Once that reality set in, the Left demonized every politician who sought to reform the legal system as an enemy of democracy, and when possible as a corrupt crook. Invariably, those politicians would find themselves under criminal investigation and even on trial for non-criminal behavior.
On Tuesday, the people of Israel voted in favor of 64 lawmakers who support the widescale reform of the legal system. And with their parliamentary majority, the power to enact reforms is in their legitimate hands. But power is fleeting. Since the legal fraternity rejects all challenges to its authority, time is of the essence. The longer the incoming government waits to act, the more organized the legal fraternity and its allies will be to block a reform agenda.

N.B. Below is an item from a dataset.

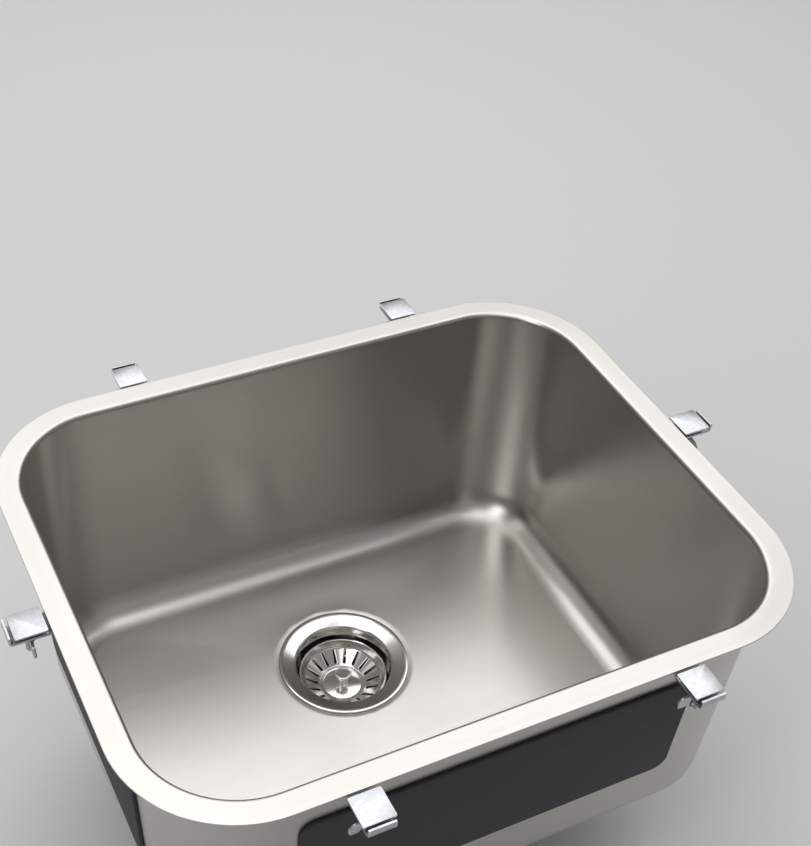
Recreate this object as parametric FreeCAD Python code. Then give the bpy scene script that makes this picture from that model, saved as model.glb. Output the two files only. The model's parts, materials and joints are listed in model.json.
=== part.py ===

After suffering through a year-and-a-half of the most radical and incompetent government in our history, a government that saw eye-to-eye with radical jurists on all issues, the incoming Netanyahu government must contend with massive challenges and threats from all quarters.
Voters gave Netanyahu and the right the largest mandate the nationalist camp has received in two decades. They expect the incoming government to clean up the mess that Lapid and his colleagues are leaving behind, and to push Israel forward. The only way for Netanyahu and his partners to meet these expectations is by making far-reaching reforms to the legal system.
Time is of the essence, and the time to move is now.